The incoming Cybercrimes Bill is set to change the way in which online piracy is policed in South Africa.
The new legislation comprises various laws which refer directly to issues such as copyright infringement.
One of the provisions in the bill is that ISPs in South Africa could be obligated to report offences within 72 hours or face a hefty fine.
The basics of the Cybercrimes Bill are detailed below, along with information regarding the collection and release of customer information by ISPs.
Following the excision of the cybersecurity section, the Cybercrimes Bill now deals purely with offences relating to cybercrimes, seizure and access, evidence gathering, and reporting obligations and penalties.
When it comes to the policing of online piracy, the following clauses are applicable:
- New offences – Includes the distribution of a data message of an intimate image, the infringement of copyright by peer-to-peer sharing, and sending hate speech messages.
- Jurisdiction – South African courts will have extraterritorial jurisdiction, even when certain offences are committed outside of South Africa.

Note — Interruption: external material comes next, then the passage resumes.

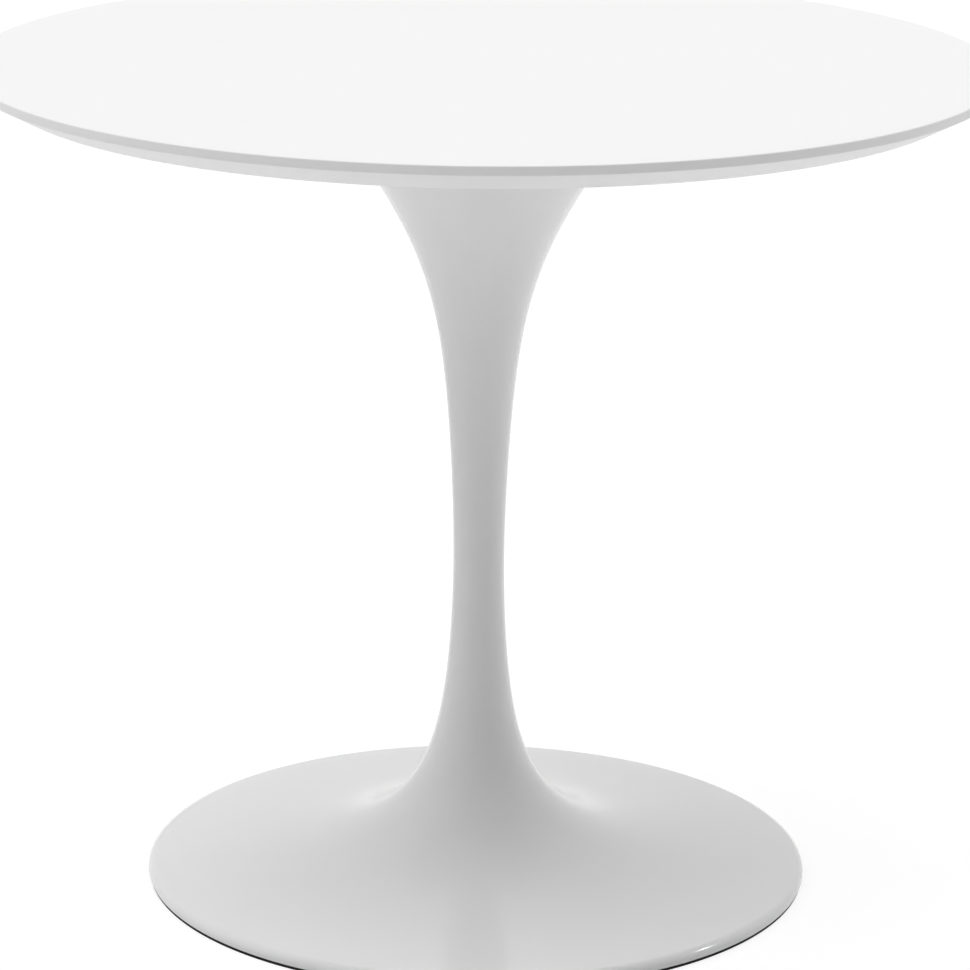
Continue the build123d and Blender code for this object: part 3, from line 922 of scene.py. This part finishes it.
def powder_coat():
    """Gloss white powder coat: a clear skin over the colour, and slight orange peel."""
    material, tree, shader, place = new_material("gloss_white_powder_coat")
    peel = noise(tree, place, scale=260, detail=2)
    drift = noise(tree, place, scale=9, detail=3)
    varied(tree, shader, drift, COAT_WHITES, smooth=0.1, rough=0.14)
    raised(tree, shader, peel, strength=0.06, height=0.0004)
    shader.inputs["IOR"].default_value = COAT_IOR
    return material


def height_in_foot(radius, depth):
    """How high the foot's wall is at a radius, this deep below its outside."""
    points = [p for p in moved_inside(skin_outline(), depth) if p[1] < WAIST[1] / 2]
    for (near, high), (far, low) in zip(points, points[1:]):
        if near <= radius <= far:
            return high + (low - high) * (radius - near) / (far - near)
    return points[0][1] if radius < points[0][0] else points[-1][1]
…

- Prison time – Provisions which provide for a maximum penalty of up to 15 years imprisonment.
- Obligations – Electronic communications service providers and financial institutions must report offences they become aware of within 72 hours.
Fatima Ameer-Mia, a director at Cliffe Dekker Hofmeyr, stated that once ISPs become aware of an instance of piracy they have a duty to report it to the SAPS and to preserve any information which may be of assistance to law enforcement agencies.
“It is unlikely that these companies would proactively hand over information, but if a cybercrime or one of these offences become public then I think for reputational reasons they will have to comply,” Ameer-Mia said.
“This reporting must be done without undue delay and, where feasible, not later than 72 hours after they become aware of the offence.”
MyBroadband asked multiple local ISPs about the potential effect of the Cybercrimes Bill on the way they approach customer privacy.
Most service providers did not provide comment or pointed us towards their privacy policies, but Cybersmart CTO Laurie Fialkov outlined the service provider’s general approach to the disclosure of customer information.
“We currently only release customer information on court order or subpoena,” Fialkov said.
“There is also limited information that we can disclose in terms of the PROATIA Act, which requires a particular form to be completed at the police station.”
This is standard practice for many local ISPs and Fialkov said that the new Bill’s requirement for ISPs to report instances of copyright infringement is relatively vague – and should not alter this procedure.
“It doesn’t appear that we are actively required to police copyright infringement, only that we need to report it,” Fialkov said.
This means that the ISP will only provide subscriber information to third parties under certain conditions, including:
- When directed by the written instruction of the subscriber.
- When directed by an order of court.
- Where it is necessary to properly deal with and comply with any legislative enactment or regulation.
“You can browse sites without telling us who you are, or revealing any of your personal information,” the ISP’s policy states.
“We do track the Internet address of the domains of visitors and analyse such for trends and statistics. The individual user remains anonymous.”
Many other ISPs in South Africa adopt similar policies when it comes to user privacy.
Protecting user privacy at all costs
Fialkov told MyBroadband that ISPs should protect user privacy at all costs, as well as assist the authorities in prosecuting criminals.
“I do believe that ISPs have certain responsibilities, and that responsibility is not only to protect user privacy at all costs,” Fialkov said.
“I believe that it is important to have a legal framework where if criminal activity of any form is happening on an ISP’s network, a process exists to assist the authorities in bringing the perpetrator to justice.”
“I think this Bill to a large extent addresses this. Of course, there are people who are going to say that there are issues with it, but with any new Bill there are things that are not right. That is why we have amendments, so that over time these issues get fixed.”